I don't think you're entirely wrong--there's a lot of history looking at state as a series of immutable updates (Git, Redux), and I think it is harder to "cheat" in this way using microservices. I just think it's far from a clear win.

rightbyte · on May 10, 2022

> Fundamentally, microservices allow you to isolate state.

You can have logical dependencies between those "isolated" states anyway so I don't see that as a benefit really compared to say Java OOP private fields.

dagss · on May 10, 2022

Re immutability -- I would say a well written backend in any language would (probably?) throw away the entire state between each request being handled. It's possible to introduce state, sure, but why and how does that happen? For very many backends the only natural thing to do is to code them stateless, keep all the state is in the database, and each new request starts in a fresh world.

I see two common sources of state in any backend (monolithic or not):

1) Caching, whether resources or flags, whitelists

2) Connection pools.

If there are ever any issues with those they can be segmented inside a monolith for a fraction of the cost of going to microservices (either using the same boundaries as if you had split into microservices -- or other boundaries, like just one set of caches/connection pools per endpoint handler..)

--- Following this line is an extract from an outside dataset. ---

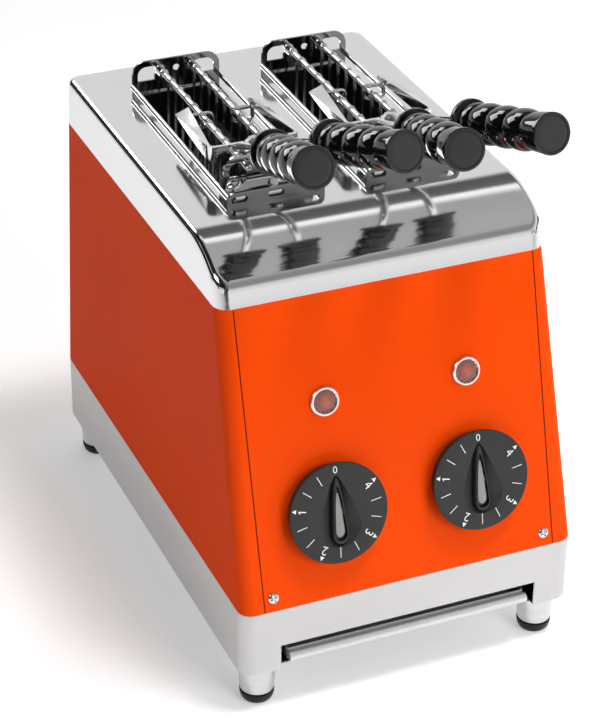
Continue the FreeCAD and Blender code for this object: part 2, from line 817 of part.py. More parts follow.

So I agree with the OP that the social aspect and development process is the only rational for microservices.

Otherwise, just scale the monolith horizontally to the same number of instances and you have strictly more ways to partition state; microservices only give you one way to partition state that may not even be the best one.

WookieRushing · on May 10, 2022

While isolation is important for managing state, the other side effect of isolation is allowing separate scaling of resources.

If you can scale up your number of workers for a particular emergency then things get easier to handle.

staticassertion · on May 10, 2022

It also makes bin packing services much simpler for that same reason.